Social and Emotional Learning: equipping students for the digital economy

In the report ‘New Vision for Education: Fostering Social and Emotional Learning through Technology', the World Economic Forum explores how "character qualities" such as collaboration, communication and critical thinking will equip students to succeed in the swiftly evolving digital economy.

To thrive in the 21st century, students need more than traditional academic learning. They must be adept at collaboration, communication and problem-solving, which are some of the skills developed through social and emotional learning (SEL).

In 2015, the World Economic Forum (WEF) published the report New Vision for Education: Unlocking the Potential of Technology that focused on the pressing issue of the 21st-century skills gap and ways to address it through technology. In that report, WEF defined a set of 16 crucial proficiencies for education. Of those skills, 10 were labelled either “competencies” or “character qualities”. Competencies are the means by which students approach complex challenges; they include collaboration, communication and critical thinking and problem-solving. Character qualities are the ways in which students approach their changing environment; they include curiosity, adaptability and social and cultural awareness.

In New Vision for Education: Fostering Social and Emotional Learning through Technology, WEF follows up on the 2015 report by exploring how these competencies and character qualities do more than simply deepen 21st-century skills.

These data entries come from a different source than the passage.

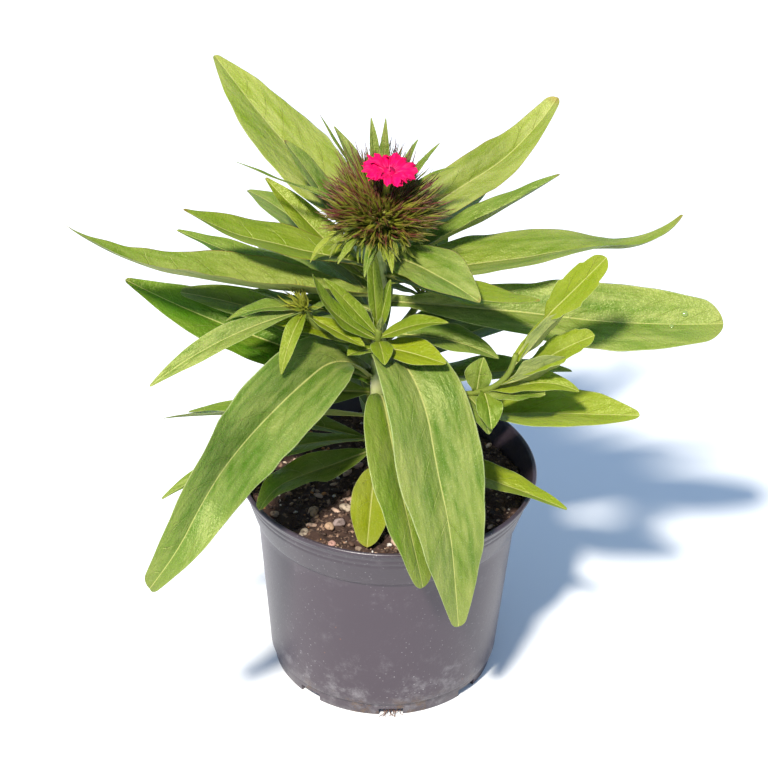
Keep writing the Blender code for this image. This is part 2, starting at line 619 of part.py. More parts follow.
def make_head(collection, surface):
    """The flower head: a small core that the awl-shaped buds, the bracts and the calyx stand out of."""
    def build(shape):
        bmesh.ops.create_icosphere(shape, subdivisions=2, radius=MM)
        bmesh.ops.scale(shape, vec=(CORE_RADIUS, CORE_RADIUS, CORE_HALF_HEIGHT), verts=shape.verts)
        bmesh.ops.translate(shape, vec=Vector((STEM_X, 0, CORE_HEIGHT)) * MM, verts=shape.verts)

    head = put("flower_head", mesh_of("flower_head", build), collection, surface)
    repeats = repeats_collection()
    for start, end, radius in needle_rows():
        cone_between("awl", start, end, radius, 0.15, 3, repeats, surface)
    for row in HEAD_BRACTS:
        sheet_object("bract", blade(row, 5, 2), BLADE, repeats, surface)
    axis = bloom_axis()
    foot = Vector(HEAD_EYE) + Vector(axis) * 4
    top = Vector(BLOOM_CENTRE) - Vector(axis) * (BLOOM_TUBE + GAP)
    cone_between("calyx", foot, top, 1.6, 2.0, 8, repeats, surface)
    return fuse(head, repeats)


def make_bloom(collection, surface):
    """The open flower: five frilled petals fused on a short tube."""
    axis = Vector(bloom_axis())
    turn = axis.to_track_quat("Z", "Y").to_matrix().to_4x4()
    place = Matrix.Translation(Vector(BLOOM_CENTRE) * MM) @ turn
    centre = Vector(BLOOM_CENTRE)
    foot = centre - axis * BLOOM_TUBE
    base = cone_between("bloom", foot, centre + axis * 1.2, 1.1, 2.4, 8, collection, surface)
    base.data.transform(base.matrix_world)
    base.matrix_world = Matrix.Identity(4)
    repeats = repeats_collection()
    for k in range(BLOOM_PETALS):
        made = sheet_object("petal", petal(k, 3, 10), PETAL_BLADE, repeats, surface)
        made.data.transform(place)
    return fuse(base, repeats)


def main():
    for old in list(bpy.data.objects):
        bpy.data.objects.remove(old)
    plant = bpy.data.collections.new("potted_sweet_william")
    cutters = bpy.data.collections.new("cutters")
    bpy.context.scene.collection.children.link(plant)
    bpy.context.scene.collection.children.link(cutters)
    pot_plastic = material("pot_plastic", (0.07, 0.06, 0.075), 0.45)
    dark_soil = material("dark_soil", (0.035, 0.02, 0.012), 0.95)
    green_stem = material("green_stem", (0.32, 0.42, 0.14), 0.5)
    leaf_green = material("leaf_green", (0.16, 0.32, 0.03), 0.45)
    bud_brown = material("bud_brown", (0.2, 0.13, 0.06), 0.55)
    magenta = material("magenta_petal", (0.8, 0.01, 0.16), 0.5)
    make_pot(plant, pot_plastic, cutters)
    make_soil(plant, dark_soil, cutters)
    make_stem(plant, green_stem)
    make_leaves(plant, leaf_green)
    for name in STALKS:
        make_shoot(name, plant, leaf_green)
    make_head(plant, bud_brown)
    make_bloom(plant, magenta)


main()
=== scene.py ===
"""Dresses a potted sweet william: the pot, soil, leaves, buds and petals get their fine surfaces.

Sizes in the tables are millimetres and angles are degrees; a compass angle is counted from +X towards +Y.
"""
import math

import bpy
import numpy as np
from bpy.props import FloatProperty, FloatVectorProperty, IntProperty, PointerProperty
from mathutils import Matrix, Vector


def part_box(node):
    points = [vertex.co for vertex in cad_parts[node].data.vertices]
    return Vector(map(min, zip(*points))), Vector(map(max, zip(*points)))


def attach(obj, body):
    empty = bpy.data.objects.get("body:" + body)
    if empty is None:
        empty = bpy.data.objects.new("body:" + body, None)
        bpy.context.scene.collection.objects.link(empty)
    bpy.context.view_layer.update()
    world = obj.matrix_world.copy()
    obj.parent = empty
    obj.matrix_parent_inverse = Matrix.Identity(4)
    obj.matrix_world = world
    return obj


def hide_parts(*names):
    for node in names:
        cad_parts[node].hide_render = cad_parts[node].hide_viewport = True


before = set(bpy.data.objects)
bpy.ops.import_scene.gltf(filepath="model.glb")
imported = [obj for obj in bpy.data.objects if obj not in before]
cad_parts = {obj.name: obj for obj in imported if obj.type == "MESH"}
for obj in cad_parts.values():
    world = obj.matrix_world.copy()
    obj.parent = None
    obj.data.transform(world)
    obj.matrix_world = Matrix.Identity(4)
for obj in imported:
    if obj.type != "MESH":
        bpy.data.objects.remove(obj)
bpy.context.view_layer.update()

bl_info = {
    "name": "Potted Sweet William",
    "version": (1, 0, 0),
    "blender": (4, 5, 0),
    "location": "3D View > Sidebar > Sweet William",
    "description": "Builds the pot, soil, stem, leaves, shoots, flower head and bloom of a sweet william",
    "category": "Add Mesh",
}

BODY = "root"
MM = 0.001
SEED = 7

# Sizes that the solids have too; those of the pot's outside come from its box
POT_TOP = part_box("pot")[1]
RIM_RADIUS = POT_TOP.x / MM
POT_HEIGHT = POT_TOP.z / MM
BAND_HEIGHT = 19.8
BAND_FOOT_RADIUS = 53.4
WALL_TOP_RADIUS = 52.4
LEDGE_HEIGHT = 6.8
LEDGE_RADIUS = 47.3
FOOT_RADIUS = 45.6
NOTCHES = 8
FIRST_NOTCH = -85.0
NOTCH_WIDTH = 10.0
NOTCH_HEIGHT = 3.2
NOTCH_INNER_RADIUS = 40.5
BAND_GROOVES = (15.2, 12.2)
HOLLOW_HEIGHT = 1.5
HOLLOW_INNER_RADIUS = 31.0
MIDDLE_RADIUS = 28.0
POT_WALL = 1.2
POT_FLOOR = 2.7
SOIL_LEVEL = 82.0
SOIL_SIDES = (78.0, 60.0, 30.0, 8.0, 4.2)
STEM_X = -5.0
STEM_FOOT = 70.0
STEM_TOP = 198.7
STEM_RADIUS = 2.2
JOINT_SWELLING = 0.75
JOINT_REACH = 1.8
LEAF_ROOT = 3.0
HEAD_EYE = (STEM_X, 0.0, 203.0)
HEAD_REACH = 29.5
CORE_MIDDLE = 206.0
CORE_RADIUS = 10.0
CORE_HALF_HEIGHT = 7.2
NEEDLES = 134
NEEDLE_ROOT = 6.0
NEEDLE_SPREAD = 1.12
NEEDLE_CLEARANCE = 2.3
NEEDLE_TILTS = 9
NEEDLE_TILT = 7.0
BLOOM_CONE = 34.0
BLOOM_CLEARANCE = 19.0
BLOOM_CENTRE = (-2.5, -6.0, 227.0)
BLOOM_PETALS = 5
BLOOM_TUBE = 3.4
PETAL_HALF_ANGLE = 54.0
PETAL_FOOT = 1.0
PETAL_REACH = 11.0

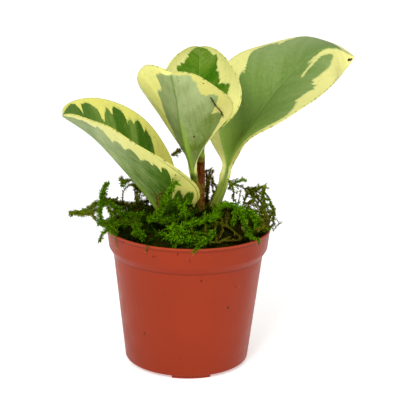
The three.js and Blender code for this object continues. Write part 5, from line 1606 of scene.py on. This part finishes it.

Together, they lie at the heart of SEL and are as important as the foundational skills required for traditional academic learning. As is the case with traditional academic learning, technology can be invaluable at enabling SEL.

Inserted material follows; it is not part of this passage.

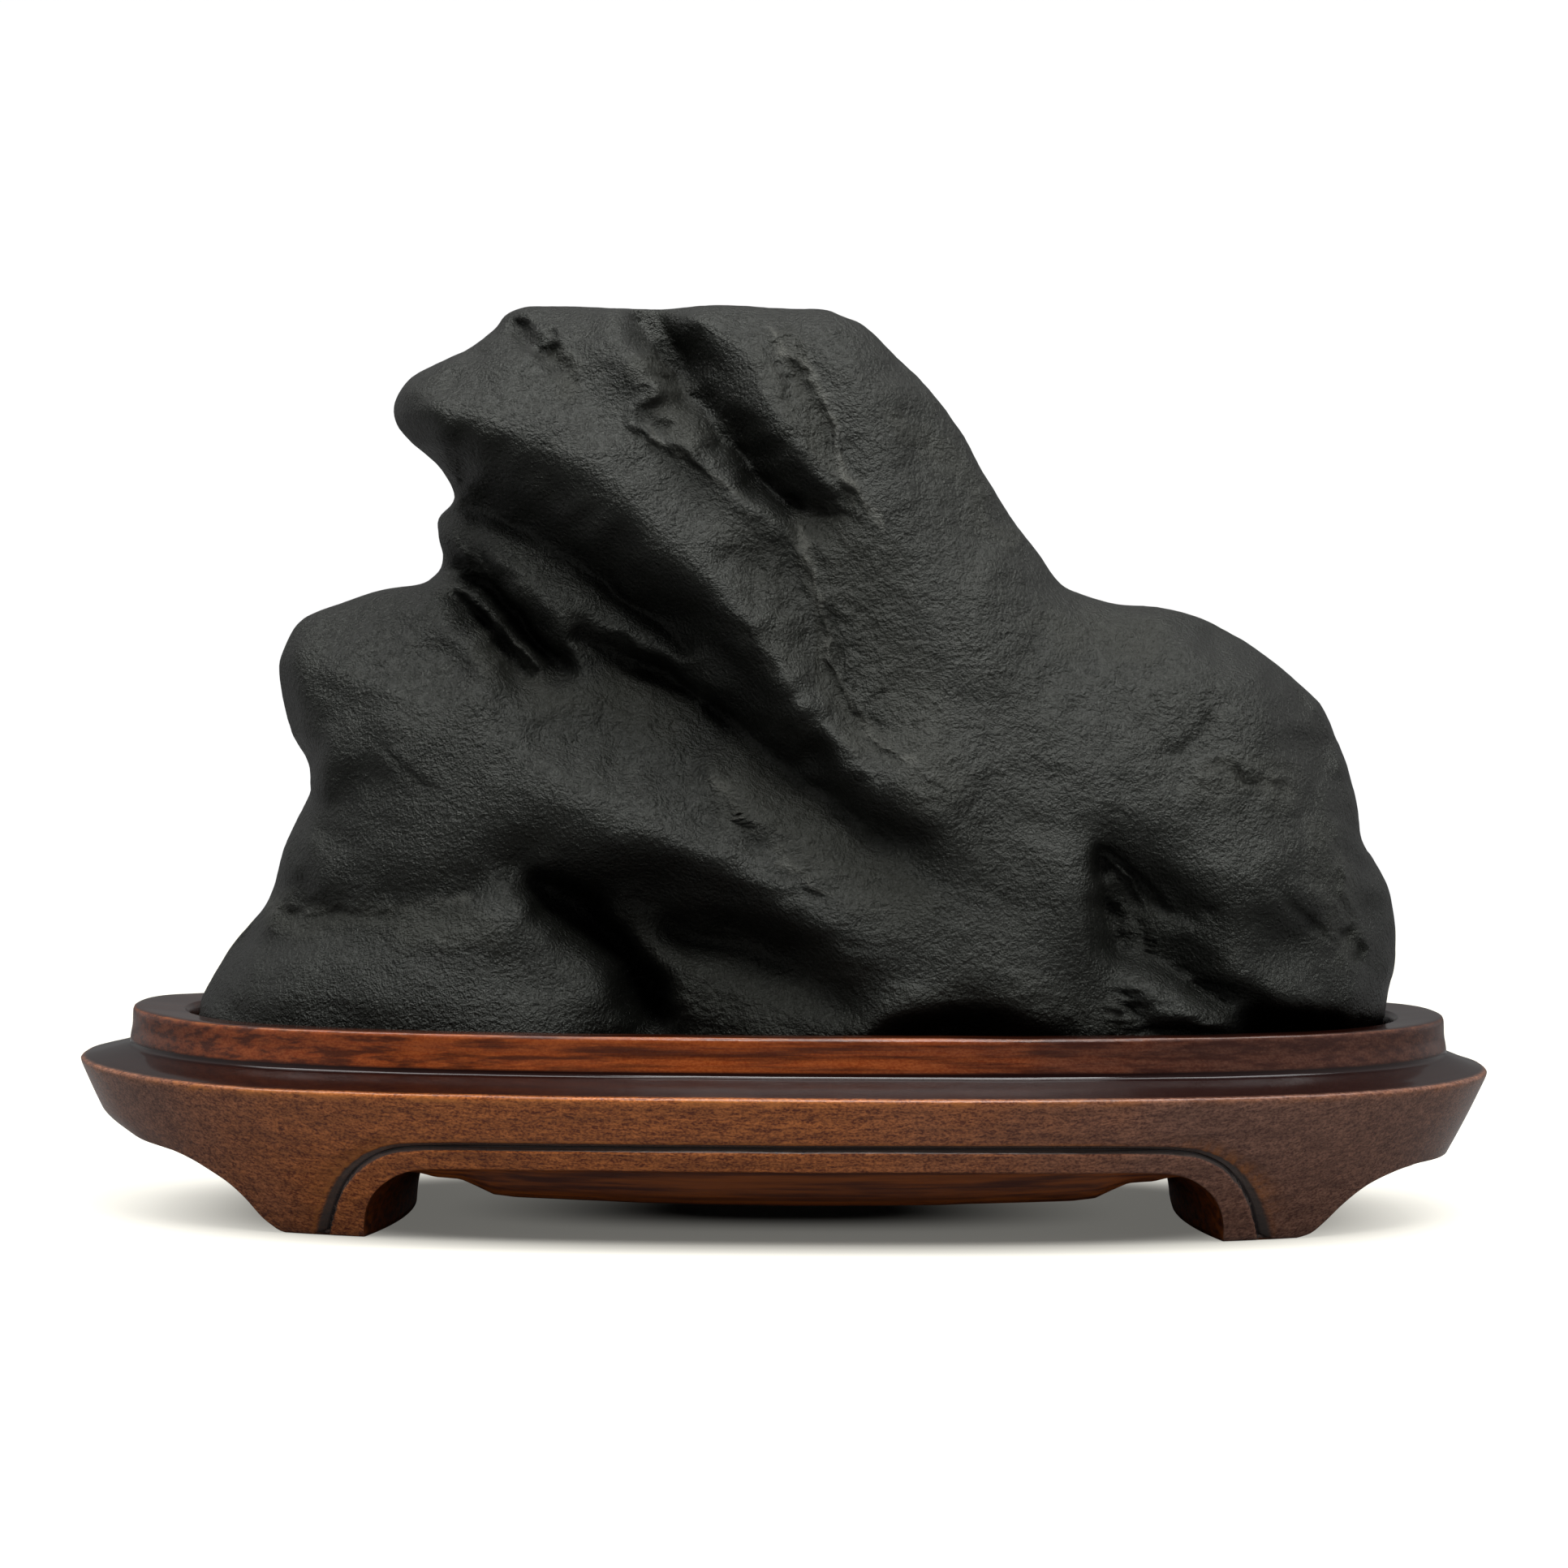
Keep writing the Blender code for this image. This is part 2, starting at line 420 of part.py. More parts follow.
def outline_reach(angles):
    """Distance from the rock's centre to its outline at each angle in the XZ plane."""
    sides = smooth_curve(OUTLINE_RIGHT + OUTLINE_SIDES, 1.0)
    foot = np.array([OUTLINE_SIDES[-1], *OUTLINE_FOOT, OUTLINE_RIGHT[0]], float)
    curve = np.concatenate([sides, foot]) - np.array(ROCK_CENTRE)
    turn = np.mod(np.arctan2(curve[:, 1], curve[:, 0]), 2 * np.pi)
    order = np.argsort(turn)
    foot_reach = (ROCK_CENTRE[1] - ROCK_FOOT) / np.maximum(-np.sin(angles), 1e-6)
    reach = np.interp(angles, turn[order], np.hypot(*curve.T)[order], period=2 * np.pi)
    left, right = OUTLINE_SIDES[-1][0], OUTLINE_RIGHT[0][0]
    foot_x = ROCK_CENTRE[0] + foot_reach * np.cos(angles)
    on_foot = (np.sin(angles) < 0) & (foot_x > left) & (foot_x < right)
    return np.where(on_foot, foot_reach, reach)


def relief(lines, facing):
    """A function of X and Z that passes through the lines, and through zero on the outline.

    It adds one cone for each point of the lines, and the radius of a line rounds its cones' tips, so the
    surface creases along a line of small radius and rolls over one of large radius. The cones add up to the
    square of the thickness, which turns the outline into a round edge.
    """
    rim = smooth_curve(OUTLINE_RIGHT + OUTLINE_SIDES, OUTLINE_STEP)
    rim = rim[rim[:, 1] > FOOT_TOP - RIM_BELOW_FOOT_TOP]
    places, targets, radii = [rim], [np.zeros(len(rim))], [np.full(len(rim), RIM_RADIUS)]
    for radius, line in lines.values():
        points = smooth_curve(line, max(FINEST_LINE_STEP, radius))
        places.append(points[:, :2])
        thickness = points[:, 2] + facing * middle_surface(points[:, 0], points[:, 1])
        targets.append(np.maximum(thickness, LEAST_THICKNESS) ** 2)
        radii.append(np.full(len(points), float(radius)))
    places, targets, radii = (np.concatenate(part) for part in (places, targets, radii))

    def cones(x, z):
        away = (x[:, None] - places[:, 0]) ** 2 + (z[:, None] - places[:, 1]) ** 2
        plane = np.column_stack([np.ones(len(x)), x, z])
        return np.column_stack([np.sqrt(away + radii ** 2), plane])

    balance = np.column_stack([np.ones(len(places)), places])
    system = np.vstack([
        cones(places[:, 0], places[:, 1]),
        np.column_stack([balance.T, np.zeros((3, 3))]),
    ])
    weights = np.linalg.solve(system, np.concatenate([targets, np.zeros(3)]))

    def thickness_at(x, z):
        squares = np.array([cones(a, b) @ weights for a, b in zip(x, z)])
        foot = 1 - np.abs((x - SEAT_SHIFT) / FOOT_HALF_LENGTH) ** PLAN_POWER
        seat = FOOT_HALF_DEPTH * np.maximum(0, foot) ** (1 / PLAN_POWER)
        limit = seat + FOOT_FLARE * np.maximum(0, z - FOOT_TOP)
        return np.minimum(np.sqrt(np.maximum(squares, 0)), limit)

    return thickness_at


def make_rock():
    """Two polar sheets, front and back, that share the outline and are closed by the flat foot."""
    angles = np.arange(SPOKES) / SPOKES * 2 * np.pi
    share = (np.arange(RINGS + 1) / RINGS)[:, None]
    reach = outline_reach(angles)
    x = ROCK_CENTRE[0] + share * reach * np.cos(angles)
    z = ROCK_CENTRE[1] + share * reach * np.sin(angles)
    on_foot = z[-1] < ROCK_FOOT + 0.001
    middle = middle_surface(x, z)
    sheets = []
    for facing, lines in ((1, FRONT), (-1, BACK)):
        thickness = relief(lines, facing)(x, z)
        thickness[-1, ~on_foot] = 0.0
        sheets.append(middle - facing * thickness)

    points = []
    rows = []
    for sheet in sheets:
        numbers = np.empty((RINGS + 1, SPOKES), int)
        for ring in range(RINGS + 1):
            for spoke in range(SPOKES):
                if ring == 0 and spoke > 0:
                    numbers[ring, spoke] = numbers[ring, 0]
                elif ring == RINGS and rows and not on_foot[spoke]:
                    numbers[ring, spoke] = rows[0][ring, spoke]
                else:
                    numbers[ring, spoke] = len(points)
                    points.append((x[ring, spoke], sheet[ring, spoke], z[ring, spoke]))
        rows.append(numbers)

    faces = []
    for numbers in rows:
        for ring in range(RINGS):
            for spoke in range(SPOKES):
                after = (spoke + 1) % SPOKES
                corners = [numbers[ring, spoke], numbers[ring, after],
                           numbers[ring + 1, after], numbers[ring + 1, spoke]]
                faces.append(tuple(dict.fromkeys(int(corner) for corner in corners)))
    for spoke in range(SPOKES):
        after = (spoke + 1) % SPOKES
        corners = [rows[0][-1, spoke], rows[0][-1, after], rows[1][-1, after], rows[1][-1, spoke]]
        corners = tuple(dict.fromkeys(int(corner) for corner in corners))
        if len(corners) > 2:
            faces.append(corners)

    black_stone = make_material("black_stone", (0.016, 0.016, 0.015), 0.5)
    rock = make_object("rock", points, faces, black_stone)
    triangles = sum(len(face) - 2 for face in faces)
    fewer = rock.modifiers.new("fewer_faces", "DECIMATE")
    fewer.ratio = ROCK_TRIANGLES / triangles
    return rock


clear_scene()
make_stand()
make_rock()
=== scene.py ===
"""A black scholars rock seated in its moulded stand of stained and lacquered wood.

The stone is a relief: crest and valley lines on its front and back, each with its own sharpness, joined at
a natural outline. The stand is one carved block: an oval moulding whose wall is cut from below into two
runner legs, with a bellied underside and a carved groove that follows the arch. Sizes are in millimetres
until the meshes are made.
"""

import math

import bmesh
import bpy
import numpy as np
from mathutils import Matrix, Vector, noise


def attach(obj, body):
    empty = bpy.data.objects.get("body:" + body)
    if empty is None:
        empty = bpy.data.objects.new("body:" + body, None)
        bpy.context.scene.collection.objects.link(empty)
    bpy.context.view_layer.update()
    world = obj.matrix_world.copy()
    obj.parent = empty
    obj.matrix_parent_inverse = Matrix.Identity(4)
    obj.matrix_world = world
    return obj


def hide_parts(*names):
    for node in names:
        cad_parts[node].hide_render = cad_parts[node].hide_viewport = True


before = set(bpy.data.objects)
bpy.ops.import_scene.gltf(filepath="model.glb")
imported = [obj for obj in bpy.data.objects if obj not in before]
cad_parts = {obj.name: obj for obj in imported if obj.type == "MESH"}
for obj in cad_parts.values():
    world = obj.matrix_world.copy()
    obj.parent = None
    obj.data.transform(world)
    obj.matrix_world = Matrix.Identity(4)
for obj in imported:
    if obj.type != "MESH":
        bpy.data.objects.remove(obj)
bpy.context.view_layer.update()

MM = 0.001
WELD = 1e-6  # metres

# ---------------------------------------------------------------- sizes of the stand

# Plan: an oval between an ellipse, whose power is 2, and a rectangle
LEDGE_HALF_LENGTH = 100.1
LEDGE_HALF_DEPTH = 47.9
PLAN_POWER = 2.5

# Collar and seat, each a little to the right of the ledge
COLLAR_SHIFT = 0.6
COLLAR_SHIFT_STARTS = 2.0
COLLAR_SHIFT_LENGTH = 4.0
COLLAR_HEIGHT = 28.55
RIM_STARTS = 8.2
SEAT_HALF_LENGTH = 85.95
SEAT_HALF_DEPTH = 35.0
SEAT_SHIFT = 1.05
SEAT_FLOOR = 21.7
SEAT_FLOOR_INSET = 1.5

# Legs: shift to the right, fading in over a length at each end; the arch is narrower from front to middle
LEG_SHIFT = 1.55
LEG_SHIFT_LENGTH = 3.0
LEG_SPREAD = 0.073
LEG_FRONT = 32.0

# Belly: how far it hangs, how squarely its sides drop, and how far inside the apron it starts
BELLY_DROP = 6.2
BELLY_POWER = 11
BELLY_SETBACK = 1.0
APRON_HEIGHT = 10.6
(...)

As WEF points out, social and emotional skills are critical to the workforce of the future. The kinds of skills that SEL addresses are increasingly necessary for the labour market. According to one estimate, 65% of children entering grade school will ultimately work in jobs that don’t exist today, putting creativity, initiative and adaptability at a premium. SEL confers academic success as well. A meta-analysis of 213 studies showed that students who received SEL instruction had achievement scores that averaged 11 percentile points higher than those who did not.